Su vida fue para los demás generadora de vida; alimentó la fidelidad a su vocación en las fuentes de la Eucaristía y esta fidelidad se expresó en la existencia de cada día. Así lo expresó: «Para mis pasos yo no quiero más que un camino, el que lleva al Sagrario, y yo sé que andando por ese camino encontraré hambrientos de muchas clases y los hartaré de todo pan; descubriré niños pobres y pobres niños, y me sobrará el dinero y los auxilios para llevarles escuelas y refugios para remediarles su pobrezas; tropezaré con tristes sin consuelo, con ciegos, con tullidos y hasta con muertos del alma o del cuerpo, y haré descender sobre ellos la alegría de la vida y de la salud».
También hay que destacar, durante todos los años de su actividad pastoral, la profusión de sus escritos. Con estilo ágil, a la vez que profundo y pastoral, transmitió el amor a la Eucaristía, introdujo en la oración, formó catequistas, guió a los sacerdotes. Entre sus libros destacan: El abandono de los Sagrarios Acompañados, Oremos en el Sagrario como se oraba en el Evangelio, Lo que puede un cura hoy, El Rosario sacerdotal, Un sueño pastoral, Así ama Él, Jesús callado, Artes para ser apóstol, La gracia en la educación, Cartilla del catequista cabal, Arte y Liturgia, etc.
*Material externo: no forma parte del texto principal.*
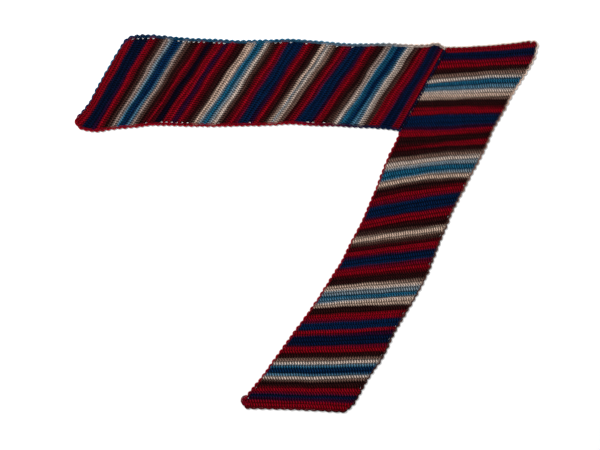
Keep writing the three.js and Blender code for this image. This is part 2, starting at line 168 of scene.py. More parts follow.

Además, fue un gran exponente de la prensa católica de principios del siglo XX con la creación de las revistas El Granito de Arena, para adultos, y RIE, para niños, que se siguen publicando en la actualidad.
Murió el 4 de enero de 1940. Su sepulcro a los pies del Sagrario de la catedral de Palencia, tal como había vivido. El epitafio escrito por él mismo es el lema, el programa y síntesis de toda su vida gastada al servicio de la Eucaristía: “Pido ser enterrado junto a un Sagrario, para que mis huesos, después de muerto, como mi lengua y mi pluma en vida, están siempre diciendo a los que pasen: ¡Ahí está Jesús! ¡Ahí está! ¡No dejadlo abandonado!
Fue beatificado por el Papa Juan Pablo II en Roma, el 29 de abril de 2001. En esa ocasión lo definió como «Modelo de fe eucarística».